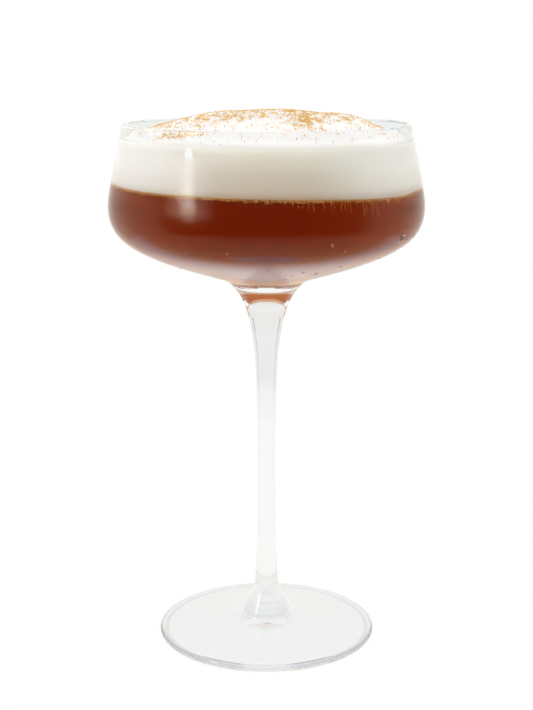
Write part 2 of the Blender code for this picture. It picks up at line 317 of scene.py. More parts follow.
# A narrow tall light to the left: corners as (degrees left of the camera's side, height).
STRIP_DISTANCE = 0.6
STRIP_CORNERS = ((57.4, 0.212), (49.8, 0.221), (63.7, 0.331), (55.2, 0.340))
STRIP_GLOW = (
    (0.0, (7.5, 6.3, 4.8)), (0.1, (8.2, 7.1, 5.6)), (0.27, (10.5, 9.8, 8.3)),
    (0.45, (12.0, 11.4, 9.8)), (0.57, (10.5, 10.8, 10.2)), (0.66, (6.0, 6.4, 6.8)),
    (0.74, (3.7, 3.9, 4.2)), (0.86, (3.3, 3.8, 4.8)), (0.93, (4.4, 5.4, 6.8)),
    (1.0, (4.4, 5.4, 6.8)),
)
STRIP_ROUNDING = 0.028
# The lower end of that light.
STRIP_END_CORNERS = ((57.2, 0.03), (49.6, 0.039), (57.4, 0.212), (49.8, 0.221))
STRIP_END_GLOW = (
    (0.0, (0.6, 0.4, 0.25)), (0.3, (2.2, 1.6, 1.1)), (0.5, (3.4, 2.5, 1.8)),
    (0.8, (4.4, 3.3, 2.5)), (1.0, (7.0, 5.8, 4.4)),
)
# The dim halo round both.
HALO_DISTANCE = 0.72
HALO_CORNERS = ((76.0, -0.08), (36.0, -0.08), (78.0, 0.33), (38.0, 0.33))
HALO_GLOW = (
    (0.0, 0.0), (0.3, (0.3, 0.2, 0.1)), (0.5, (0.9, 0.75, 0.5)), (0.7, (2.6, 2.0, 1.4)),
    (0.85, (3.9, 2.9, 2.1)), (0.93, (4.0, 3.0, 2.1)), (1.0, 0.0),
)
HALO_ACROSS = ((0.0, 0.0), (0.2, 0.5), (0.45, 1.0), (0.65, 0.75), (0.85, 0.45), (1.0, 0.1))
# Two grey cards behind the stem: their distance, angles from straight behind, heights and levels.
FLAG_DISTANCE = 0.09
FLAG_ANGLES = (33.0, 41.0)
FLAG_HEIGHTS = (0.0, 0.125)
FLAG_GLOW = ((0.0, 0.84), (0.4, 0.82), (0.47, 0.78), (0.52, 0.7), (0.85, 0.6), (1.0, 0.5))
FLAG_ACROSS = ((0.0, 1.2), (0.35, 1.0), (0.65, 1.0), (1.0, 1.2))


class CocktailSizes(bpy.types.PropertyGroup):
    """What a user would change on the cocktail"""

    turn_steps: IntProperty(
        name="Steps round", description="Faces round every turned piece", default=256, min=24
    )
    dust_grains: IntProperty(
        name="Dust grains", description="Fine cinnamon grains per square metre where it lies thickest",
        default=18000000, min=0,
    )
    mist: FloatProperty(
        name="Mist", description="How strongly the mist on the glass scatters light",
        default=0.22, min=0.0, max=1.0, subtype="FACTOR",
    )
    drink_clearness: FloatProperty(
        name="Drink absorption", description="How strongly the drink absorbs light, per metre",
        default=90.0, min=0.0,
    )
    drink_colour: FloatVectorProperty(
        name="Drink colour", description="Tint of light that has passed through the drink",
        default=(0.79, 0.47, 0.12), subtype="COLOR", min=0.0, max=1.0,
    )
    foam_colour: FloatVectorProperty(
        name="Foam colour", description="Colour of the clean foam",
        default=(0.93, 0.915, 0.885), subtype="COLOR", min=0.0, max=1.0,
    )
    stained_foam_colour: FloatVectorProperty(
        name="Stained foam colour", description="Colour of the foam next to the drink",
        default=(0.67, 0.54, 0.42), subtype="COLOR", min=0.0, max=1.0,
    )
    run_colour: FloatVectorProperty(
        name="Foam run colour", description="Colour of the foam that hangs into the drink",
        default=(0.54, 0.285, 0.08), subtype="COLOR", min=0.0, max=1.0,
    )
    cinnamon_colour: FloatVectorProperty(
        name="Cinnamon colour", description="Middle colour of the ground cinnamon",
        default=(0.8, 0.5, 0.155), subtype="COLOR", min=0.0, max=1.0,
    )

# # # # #

STATED GOAL:
From the first line to the last, please quote the material above exactly.

FINAL RESULT:
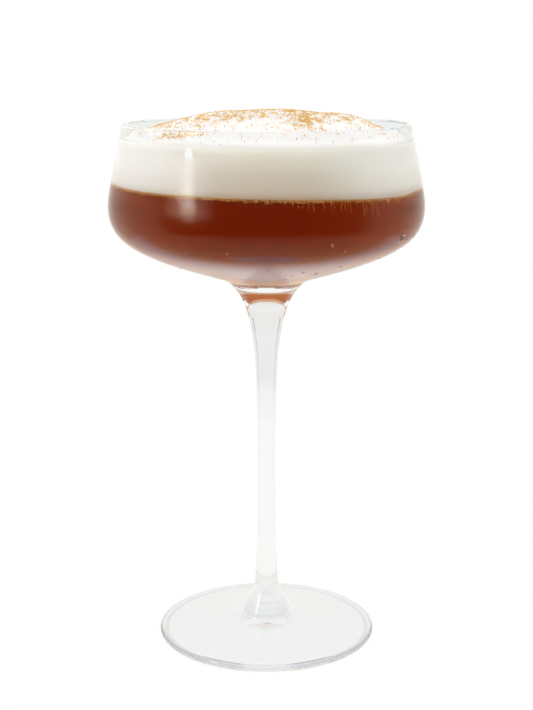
Write part 2 of the Blender code for this picture. It picks up at line 317 of scene.py. More parts follow.
# A narrow tall light to the left: corners as (degrees left of the camera's side, height).
STRIP_DISTANCE = 0.6
STRIP_CORNERS = ((57.4, 0.212), (49.8, 0.221), (63.7, 0.331), (55.2, 0.340))
STRIP_GLOW = (
    (0.0, (7.5, 6.3, 4.8)), (0.1, (8.2, 7.1, 5.6)), (0.27, (10.5, 9.8, 8.3)),
    (0.45, (12.0, 11.4, 9.8)), (0.57, (10.5, 10.8, 10.2)), (0.66, (6.0, 6.4, 6.8)),
    (0.74, (3.7, 3.9, 4.2)), (0.86, (3.3, 3.8, 4.8)), (0.93, (4.4, 5.4, 6.8)),
    (1.0, (4.4, 5.4, 6.8)),
)
STRIP_ROUNDING = 0.028
# The lower end of that light.
STRIP_END_CORNERS = ((57.2, 0.03), (49.6, 0.039), (57.4, 0.212), (49.8, 0.221))
STRIP_END_GLOW = (
    (0.0, (0.6, 0.4, 0.25)), (0.3, (2.2, 1.6, 1.1)), (0.5, (3.4, 2.5, 1.8)),
    (0.8, (4.4, 3.3, 2.5)), (1.0, (7.0, 5.8, 4.4)),
)
# The dim halo round both.
HALO_DISTANCE = 0.72
HALO_CORNERS = ((76.0, -0.08), (36.0, -0.08), (78.0, 0.33), (38.0, 0.33))
HALO_GLOW = (
    (0.0, 0.0), (0.3, (0.3, 0.2, 0.1)), (0.5, (0.9, 0.75, 0.5)), (0.7, (2.6, 2.0, 1.4)),
    (0.85, (3.9, 2.9, 2.1)), (0.93, (4.0, 3.0, 2.1)), (1.0, 0.0),
)
HALO_ACROSS = ((0.0, 0.0), (0.2, 0.5), (0.45, 1.0), (0.65, 0.75), (0.85, 0.45), (1.0, 0.1))
# Two grey cards behind the stem: their distance, angles from straight behind, heights and levels.
FLAG_DISTANCE = 0.09
FLAG_ANGLES = (33.0, 41.0)
FLAG_HEIGHTS = (0.0, 0.125)
FLAG_GLOW = ((0.0, 0.84), (0.4, 0.82), (0.47, 0.78), (0.52, 0.7), (0.85, 0.6), (1.0, 0.5))
FLAG_ACROSS = ((0.0, 1.2), (0.35, 1.0), (0.65, 1.0), (1.0, 1.2))


class CocktailSizes(bpy.types.PropertyGroup):
    """What a user would change on the cocktail"""

    turn_steps: IntProperty(
        name="Steps round", description="Faces round every turned piece", default=256, min=24
    )
    dust_grains: IntProperty(
        name="Dust grains", description="Fine cinnamon grains per square metre where it lies thickest",
        default=18000000, min=0,
    )
    mist: FloatProperty(
        name="Mist", description="How strongly the mist on the glass scatters light",
        default=0.22, min=0.0, max=1.0, subtype="FACTOR",
    )
    drink_clearness: FloatProperty(
        name="Drink absorption", description="How strongly the drink absorbs light, per metre",
        default=90.0, min=0.0,
    )
    drink_colour: FloatVectorProperty(
        name="Drink colour", description="Tint of light that has passed through the drink",
        default=(0.79, 0.47, 0.12), subtype="COLOR", min=0.0, max=1.0,
    )
    foam_colour: FloatVectorProperty(
        name="Foam colour", description="Colour of the clean foam",
        default=(0.93, 0.915, 0.885), subtype="COLOR", min=0.0, max=1.0,
    )
    stained_foam_colour: FloatVectorProperty(
        name="Stained foam colour", description="Colour of the foam next to the drink",
        default=(0.67, 0.54, 0.42), subtype="COLOR", min=0.0, max=1.0,
    )
    run_colour: FloatVectorProperty(
        name="Foam run colour", description="Colour of the foam that hangs into the drink",
        default=(0.54, 0.285, 0.08), subtype="COLOR", min=0.0, max=1.0,
    )
    cinnamon_colour: FloatVectorProperty(
        name="Cinnamon colour", description="Middle colour of the ground cinnamon",
        default=(0.8, 0.5, 0.155), subtype="COLOR", min=0.0, max=1.0,
    )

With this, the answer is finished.